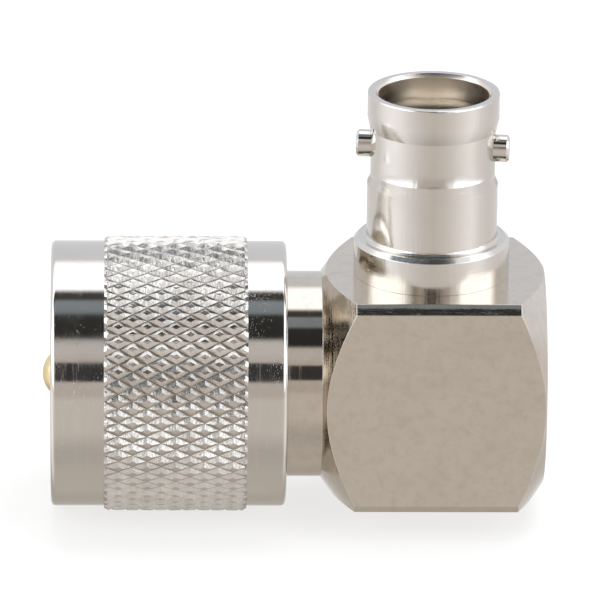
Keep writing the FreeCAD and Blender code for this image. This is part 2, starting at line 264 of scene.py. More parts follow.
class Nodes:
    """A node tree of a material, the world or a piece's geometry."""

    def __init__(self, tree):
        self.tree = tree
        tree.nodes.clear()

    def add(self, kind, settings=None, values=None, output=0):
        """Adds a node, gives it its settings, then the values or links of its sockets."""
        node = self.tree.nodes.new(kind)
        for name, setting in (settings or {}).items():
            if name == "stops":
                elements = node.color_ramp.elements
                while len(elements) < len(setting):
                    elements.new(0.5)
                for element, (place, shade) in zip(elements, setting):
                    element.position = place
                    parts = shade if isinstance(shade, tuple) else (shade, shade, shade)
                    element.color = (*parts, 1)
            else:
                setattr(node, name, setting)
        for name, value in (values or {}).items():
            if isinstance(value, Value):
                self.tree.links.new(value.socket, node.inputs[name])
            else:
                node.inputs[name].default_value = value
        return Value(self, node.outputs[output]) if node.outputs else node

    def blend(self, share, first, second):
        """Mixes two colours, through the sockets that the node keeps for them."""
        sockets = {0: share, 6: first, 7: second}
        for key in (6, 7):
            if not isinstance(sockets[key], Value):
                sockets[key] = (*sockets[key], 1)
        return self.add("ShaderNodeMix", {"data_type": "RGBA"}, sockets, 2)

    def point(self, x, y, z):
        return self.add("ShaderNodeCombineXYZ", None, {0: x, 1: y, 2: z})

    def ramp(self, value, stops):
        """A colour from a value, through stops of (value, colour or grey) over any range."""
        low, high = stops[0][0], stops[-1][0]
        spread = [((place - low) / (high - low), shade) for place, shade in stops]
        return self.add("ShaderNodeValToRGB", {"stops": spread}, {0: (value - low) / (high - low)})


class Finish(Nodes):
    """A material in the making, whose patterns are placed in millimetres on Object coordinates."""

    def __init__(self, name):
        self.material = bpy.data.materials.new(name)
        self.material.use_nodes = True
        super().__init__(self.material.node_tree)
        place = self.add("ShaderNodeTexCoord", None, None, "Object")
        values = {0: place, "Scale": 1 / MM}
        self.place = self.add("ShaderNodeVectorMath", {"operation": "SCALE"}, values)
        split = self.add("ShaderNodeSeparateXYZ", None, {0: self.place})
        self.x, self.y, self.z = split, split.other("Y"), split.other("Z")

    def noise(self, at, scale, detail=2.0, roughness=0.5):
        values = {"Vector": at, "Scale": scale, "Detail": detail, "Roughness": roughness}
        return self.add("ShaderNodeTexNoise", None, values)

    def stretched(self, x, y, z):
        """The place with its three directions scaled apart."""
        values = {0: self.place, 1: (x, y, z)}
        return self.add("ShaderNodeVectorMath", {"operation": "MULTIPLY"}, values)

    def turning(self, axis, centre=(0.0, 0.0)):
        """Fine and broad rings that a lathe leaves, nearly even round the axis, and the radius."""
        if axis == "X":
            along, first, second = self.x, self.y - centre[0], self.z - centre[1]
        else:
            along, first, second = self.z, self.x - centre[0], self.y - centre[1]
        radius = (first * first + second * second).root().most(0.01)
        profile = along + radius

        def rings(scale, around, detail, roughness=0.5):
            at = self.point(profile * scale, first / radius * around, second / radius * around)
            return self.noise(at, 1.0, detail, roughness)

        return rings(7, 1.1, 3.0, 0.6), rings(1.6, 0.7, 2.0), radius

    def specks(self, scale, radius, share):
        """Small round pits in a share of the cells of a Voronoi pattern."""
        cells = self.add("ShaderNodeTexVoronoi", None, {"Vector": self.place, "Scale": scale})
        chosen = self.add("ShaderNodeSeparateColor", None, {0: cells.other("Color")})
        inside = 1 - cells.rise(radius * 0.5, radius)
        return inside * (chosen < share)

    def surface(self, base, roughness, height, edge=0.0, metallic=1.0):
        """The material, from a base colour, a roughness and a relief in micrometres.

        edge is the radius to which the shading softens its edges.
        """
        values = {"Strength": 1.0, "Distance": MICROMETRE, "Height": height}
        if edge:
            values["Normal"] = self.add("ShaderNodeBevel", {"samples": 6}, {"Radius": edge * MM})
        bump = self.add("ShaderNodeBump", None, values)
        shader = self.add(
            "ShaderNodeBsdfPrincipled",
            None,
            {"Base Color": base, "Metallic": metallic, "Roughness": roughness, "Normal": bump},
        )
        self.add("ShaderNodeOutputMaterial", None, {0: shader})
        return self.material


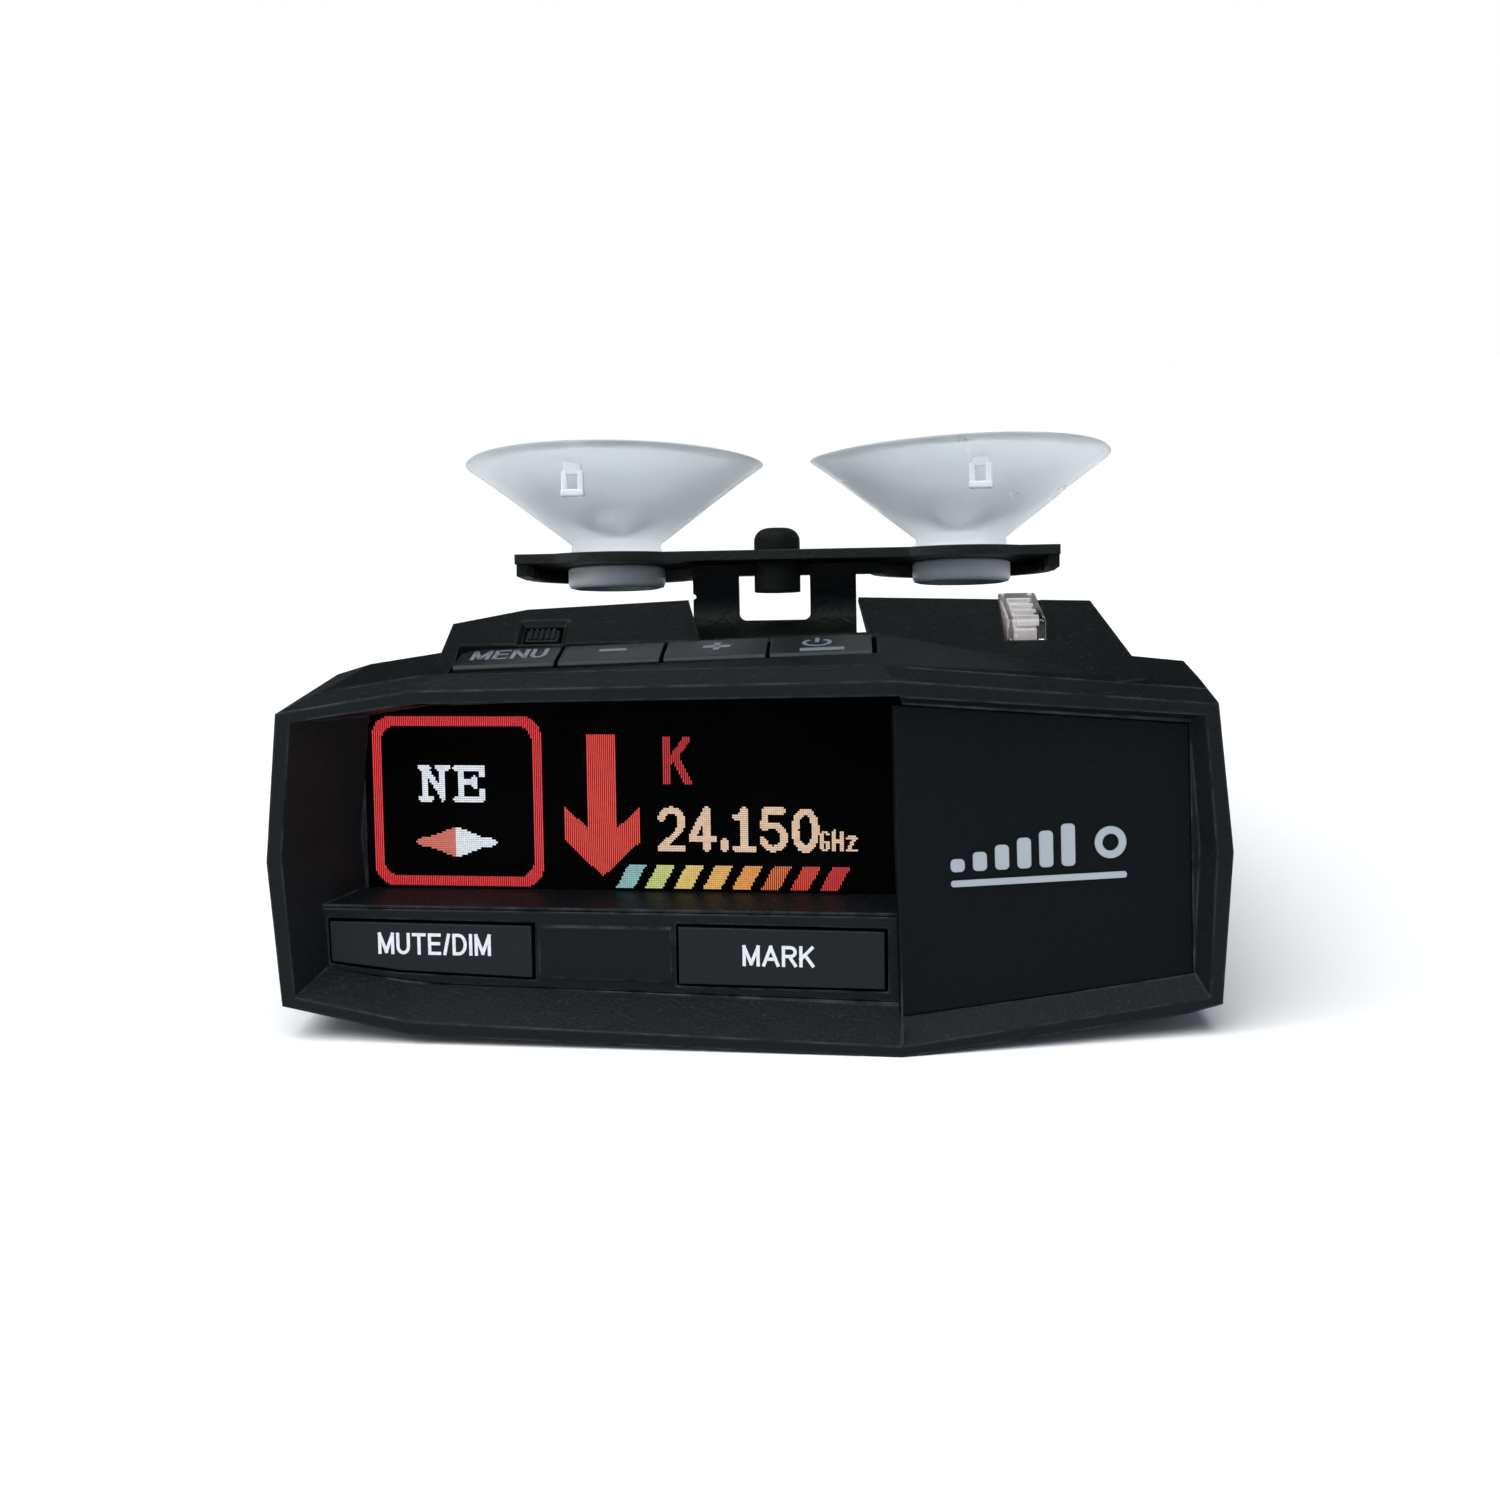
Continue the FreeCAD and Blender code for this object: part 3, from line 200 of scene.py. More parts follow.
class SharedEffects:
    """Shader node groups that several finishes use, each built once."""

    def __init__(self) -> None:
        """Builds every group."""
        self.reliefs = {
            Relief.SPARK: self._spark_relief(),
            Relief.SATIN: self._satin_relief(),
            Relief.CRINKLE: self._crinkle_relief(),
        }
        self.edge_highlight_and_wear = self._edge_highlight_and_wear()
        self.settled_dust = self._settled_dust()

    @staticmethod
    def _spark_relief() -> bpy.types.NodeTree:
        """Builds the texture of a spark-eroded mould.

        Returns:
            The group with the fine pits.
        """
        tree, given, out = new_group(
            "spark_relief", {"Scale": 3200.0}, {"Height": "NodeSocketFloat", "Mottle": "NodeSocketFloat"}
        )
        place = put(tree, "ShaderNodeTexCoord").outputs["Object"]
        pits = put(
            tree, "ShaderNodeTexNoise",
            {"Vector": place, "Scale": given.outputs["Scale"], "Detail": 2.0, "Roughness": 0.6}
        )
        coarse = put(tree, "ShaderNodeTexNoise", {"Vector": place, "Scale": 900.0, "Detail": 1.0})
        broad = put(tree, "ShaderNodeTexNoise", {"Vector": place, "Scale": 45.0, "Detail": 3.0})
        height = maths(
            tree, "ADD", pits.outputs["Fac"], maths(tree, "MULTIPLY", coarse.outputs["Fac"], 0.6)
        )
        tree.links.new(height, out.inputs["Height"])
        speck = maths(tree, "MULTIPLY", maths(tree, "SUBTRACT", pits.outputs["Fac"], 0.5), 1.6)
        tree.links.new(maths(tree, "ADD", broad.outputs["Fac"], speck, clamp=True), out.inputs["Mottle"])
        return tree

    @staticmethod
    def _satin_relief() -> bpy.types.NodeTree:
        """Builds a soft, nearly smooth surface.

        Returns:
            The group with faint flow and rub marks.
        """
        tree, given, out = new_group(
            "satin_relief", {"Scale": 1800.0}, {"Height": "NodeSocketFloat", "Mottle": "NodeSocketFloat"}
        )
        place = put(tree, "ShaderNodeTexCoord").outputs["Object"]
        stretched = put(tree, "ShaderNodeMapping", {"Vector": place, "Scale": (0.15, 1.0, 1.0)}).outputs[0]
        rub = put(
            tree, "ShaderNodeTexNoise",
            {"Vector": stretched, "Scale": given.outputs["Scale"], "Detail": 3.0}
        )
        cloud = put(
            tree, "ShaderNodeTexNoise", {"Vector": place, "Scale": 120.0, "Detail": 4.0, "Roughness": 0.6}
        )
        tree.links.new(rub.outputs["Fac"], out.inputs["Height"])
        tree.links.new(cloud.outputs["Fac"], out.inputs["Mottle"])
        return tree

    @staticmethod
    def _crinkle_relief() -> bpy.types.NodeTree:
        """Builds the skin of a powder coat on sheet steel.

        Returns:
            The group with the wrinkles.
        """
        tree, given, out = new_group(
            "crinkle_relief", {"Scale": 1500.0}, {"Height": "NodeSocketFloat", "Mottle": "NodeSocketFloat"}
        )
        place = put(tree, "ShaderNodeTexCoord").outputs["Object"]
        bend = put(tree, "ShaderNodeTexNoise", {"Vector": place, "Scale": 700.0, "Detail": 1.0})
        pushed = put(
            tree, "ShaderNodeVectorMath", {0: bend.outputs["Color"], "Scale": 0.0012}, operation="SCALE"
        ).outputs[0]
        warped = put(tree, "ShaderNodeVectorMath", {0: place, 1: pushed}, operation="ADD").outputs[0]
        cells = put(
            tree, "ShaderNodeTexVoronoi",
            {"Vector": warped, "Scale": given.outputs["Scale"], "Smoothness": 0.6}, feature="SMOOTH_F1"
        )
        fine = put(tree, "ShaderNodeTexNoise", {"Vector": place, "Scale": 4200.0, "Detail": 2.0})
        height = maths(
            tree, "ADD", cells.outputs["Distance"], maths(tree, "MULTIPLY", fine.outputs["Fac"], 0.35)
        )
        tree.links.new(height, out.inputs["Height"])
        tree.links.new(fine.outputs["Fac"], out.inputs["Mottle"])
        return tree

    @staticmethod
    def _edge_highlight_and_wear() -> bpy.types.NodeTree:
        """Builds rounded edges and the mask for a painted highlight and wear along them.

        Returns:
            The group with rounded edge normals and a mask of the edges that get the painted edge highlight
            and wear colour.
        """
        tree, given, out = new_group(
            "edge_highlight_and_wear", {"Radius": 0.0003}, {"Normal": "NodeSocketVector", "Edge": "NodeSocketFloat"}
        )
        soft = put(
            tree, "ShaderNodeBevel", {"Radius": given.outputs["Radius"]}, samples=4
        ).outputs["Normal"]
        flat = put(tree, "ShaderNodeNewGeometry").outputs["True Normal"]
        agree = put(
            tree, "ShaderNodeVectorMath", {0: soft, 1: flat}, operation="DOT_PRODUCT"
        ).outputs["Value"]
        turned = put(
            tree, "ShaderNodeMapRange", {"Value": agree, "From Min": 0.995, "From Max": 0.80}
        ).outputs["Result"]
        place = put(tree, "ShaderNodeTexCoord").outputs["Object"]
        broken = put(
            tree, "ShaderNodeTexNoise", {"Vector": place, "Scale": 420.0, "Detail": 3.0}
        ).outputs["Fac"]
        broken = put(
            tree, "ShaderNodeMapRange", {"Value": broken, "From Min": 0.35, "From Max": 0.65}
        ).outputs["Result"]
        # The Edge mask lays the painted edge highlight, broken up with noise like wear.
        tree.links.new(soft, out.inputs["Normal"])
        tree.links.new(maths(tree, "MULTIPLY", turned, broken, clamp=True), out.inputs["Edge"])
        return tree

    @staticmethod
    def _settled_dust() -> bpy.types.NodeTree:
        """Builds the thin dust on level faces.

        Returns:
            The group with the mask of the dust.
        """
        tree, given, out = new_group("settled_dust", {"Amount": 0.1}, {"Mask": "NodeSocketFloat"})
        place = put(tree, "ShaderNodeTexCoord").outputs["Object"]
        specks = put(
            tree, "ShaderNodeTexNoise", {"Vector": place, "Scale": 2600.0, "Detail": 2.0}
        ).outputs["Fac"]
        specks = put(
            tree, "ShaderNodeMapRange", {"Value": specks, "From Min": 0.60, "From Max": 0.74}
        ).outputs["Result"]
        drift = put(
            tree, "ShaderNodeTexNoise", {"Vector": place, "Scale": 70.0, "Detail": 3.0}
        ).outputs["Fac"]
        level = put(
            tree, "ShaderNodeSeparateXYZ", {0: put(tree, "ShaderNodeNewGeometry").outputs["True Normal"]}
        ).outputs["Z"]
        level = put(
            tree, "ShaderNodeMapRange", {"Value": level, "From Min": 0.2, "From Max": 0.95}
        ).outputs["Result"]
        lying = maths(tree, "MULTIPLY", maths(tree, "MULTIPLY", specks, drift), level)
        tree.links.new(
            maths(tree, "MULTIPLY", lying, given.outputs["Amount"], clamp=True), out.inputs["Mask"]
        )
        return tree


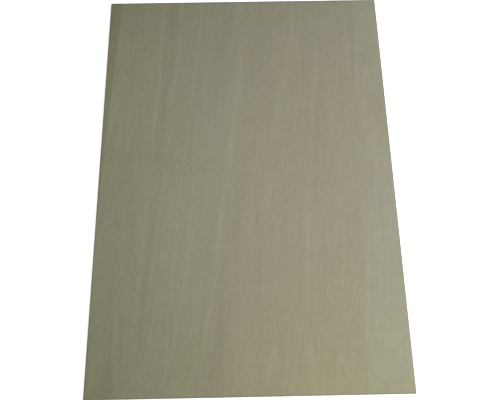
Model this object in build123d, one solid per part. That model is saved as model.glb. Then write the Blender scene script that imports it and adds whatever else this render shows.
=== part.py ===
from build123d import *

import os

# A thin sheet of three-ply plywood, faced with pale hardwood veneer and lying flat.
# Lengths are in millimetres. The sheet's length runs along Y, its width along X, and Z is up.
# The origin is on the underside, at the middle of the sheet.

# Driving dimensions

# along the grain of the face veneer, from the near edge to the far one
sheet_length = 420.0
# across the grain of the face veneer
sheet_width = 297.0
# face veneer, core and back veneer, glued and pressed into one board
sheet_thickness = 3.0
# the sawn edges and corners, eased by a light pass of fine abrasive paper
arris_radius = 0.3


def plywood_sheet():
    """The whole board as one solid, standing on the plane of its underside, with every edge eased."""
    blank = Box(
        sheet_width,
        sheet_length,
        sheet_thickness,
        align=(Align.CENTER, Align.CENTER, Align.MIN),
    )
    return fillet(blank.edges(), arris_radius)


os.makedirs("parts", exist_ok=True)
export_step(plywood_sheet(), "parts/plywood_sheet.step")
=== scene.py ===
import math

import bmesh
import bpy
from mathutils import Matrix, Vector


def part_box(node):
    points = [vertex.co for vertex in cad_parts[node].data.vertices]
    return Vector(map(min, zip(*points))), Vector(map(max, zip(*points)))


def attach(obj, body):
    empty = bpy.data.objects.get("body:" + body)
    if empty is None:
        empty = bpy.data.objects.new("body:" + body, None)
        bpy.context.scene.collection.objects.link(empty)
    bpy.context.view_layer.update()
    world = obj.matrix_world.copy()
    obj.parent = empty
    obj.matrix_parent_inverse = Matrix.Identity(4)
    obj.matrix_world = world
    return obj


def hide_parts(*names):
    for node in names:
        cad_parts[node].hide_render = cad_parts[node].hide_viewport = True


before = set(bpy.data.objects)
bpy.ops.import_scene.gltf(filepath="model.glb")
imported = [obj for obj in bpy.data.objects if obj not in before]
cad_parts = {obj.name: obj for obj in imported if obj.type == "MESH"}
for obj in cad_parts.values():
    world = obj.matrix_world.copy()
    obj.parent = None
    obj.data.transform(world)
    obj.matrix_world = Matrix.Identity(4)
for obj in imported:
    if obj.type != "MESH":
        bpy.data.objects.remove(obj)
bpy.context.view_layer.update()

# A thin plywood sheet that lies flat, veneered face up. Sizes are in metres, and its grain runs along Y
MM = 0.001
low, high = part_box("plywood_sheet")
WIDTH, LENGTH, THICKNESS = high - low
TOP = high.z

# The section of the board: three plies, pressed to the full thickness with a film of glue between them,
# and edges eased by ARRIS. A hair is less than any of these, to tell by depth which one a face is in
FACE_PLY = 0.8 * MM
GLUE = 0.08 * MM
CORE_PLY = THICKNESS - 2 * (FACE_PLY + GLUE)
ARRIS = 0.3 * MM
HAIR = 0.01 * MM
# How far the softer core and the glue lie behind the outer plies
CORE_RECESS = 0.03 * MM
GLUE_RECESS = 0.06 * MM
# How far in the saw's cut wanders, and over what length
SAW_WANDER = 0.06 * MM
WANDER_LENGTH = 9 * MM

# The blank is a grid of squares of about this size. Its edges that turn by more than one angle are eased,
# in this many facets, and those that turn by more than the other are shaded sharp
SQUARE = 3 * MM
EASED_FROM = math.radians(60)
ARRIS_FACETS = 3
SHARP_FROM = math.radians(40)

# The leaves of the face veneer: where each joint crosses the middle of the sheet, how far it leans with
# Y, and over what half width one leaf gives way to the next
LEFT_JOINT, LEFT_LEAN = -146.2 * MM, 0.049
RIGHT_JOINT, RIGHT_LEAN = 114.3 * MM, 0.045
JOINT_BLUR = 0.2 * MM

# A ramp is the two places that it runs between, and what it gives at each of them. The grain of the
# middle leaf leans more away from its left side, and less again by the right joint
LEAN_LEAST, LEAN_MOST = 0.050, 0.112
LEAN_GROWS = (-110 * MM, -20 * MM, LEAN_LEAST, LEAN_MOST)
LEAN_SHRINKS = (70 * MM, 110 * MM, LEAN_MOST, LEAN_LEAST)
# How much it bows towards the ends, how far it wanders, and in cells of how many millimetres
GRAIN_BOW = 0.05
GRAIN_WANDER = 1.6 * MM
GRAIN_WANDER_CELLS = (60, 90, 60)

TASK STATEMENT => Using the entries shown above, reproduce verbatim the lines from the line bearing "Model this object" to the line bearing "# Driving dimensions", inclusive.

OUTPUT OF THE TASK =>
Model this object in build123d, one solid per part. That model is saved as model.glb. Then write the Blender scene script that imports it and adds whatever else this render shows.
=== part.py ===
from build123d import *

import os

# A thin sheet of three-ply plywood, faced with pale hardwood veneer and lying flat.
# Lengths are in millimetres. The sheet's length runs along Y, its width along X, and Z is up.
# The origin is on the underside, at the middle of the sheet.

# Driving dimensions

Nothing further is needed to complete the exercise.